Ten months on the road, and I had yet to truly splurge on accommodations. My early morning arrival at the doorstep of the recently renovated Inter City Hotel would correct this wrong. The first thing the self-proclaimed boutique hotel had going for it was location. It faced the Mekong River, and was centrally located within easy walking distance of the downtown shops and restaurants.
The interior of the hotel was beautifully decorated. I looked at two rooms, settling on the lower-priced one for $40 a night. It lacked a balcony and a bath tub, but I didn’t want to go overboard. My room was on the corner of the building, and three large windows allowed me to see a Wat and the Mekong River.
I loved the way the mattress was on a raised wooden platform, and not in the minimalist, monastic type of way I’d gotten use to in the budget places. This bed was actually comfortable! The sheets and pillows were soft and clean enough to call my own. The dark wood flooring and paneling was something new for me. In fact, the more time I spent in my room, the more I felt like it would make a great apartment for me in Washington or New York City. Probably too expensive an apartment, but maybe someday.

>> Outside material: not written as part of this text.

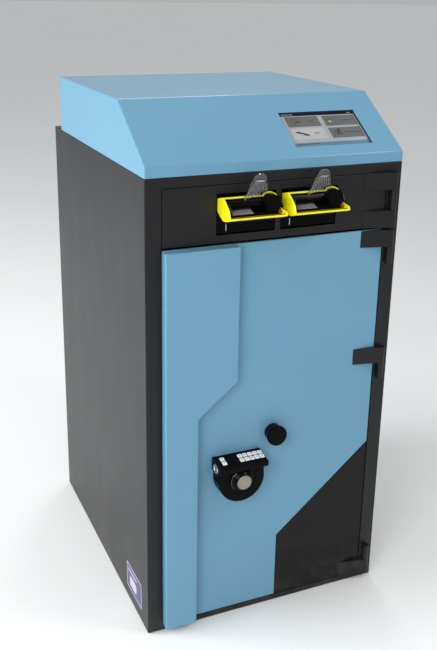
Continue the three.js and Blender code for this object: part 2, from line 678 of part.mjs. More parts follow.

The room featured plenty of amenities, including air-conditioning, fan, cable TV, hot water (and good water pressure), toiletries, 1-liter of bottled water per day, housekeeping, bathrobe, and even slippers, though where I could go in them I did not know. I ordered room service on a few occasions, but refrained from accessing the mini bar. A buffet breakfast was included at the street-level restaurant as well.
Since there isn’t a lot of sightseeing to do in Vientiane, I happily spent time in my room. In the mornings, as the sun rose, the room would fill with more natural light than I could handle. The heat beaming down on me served as my alarm clock, though a quick adjustment of the air-conditioning would always make things right again.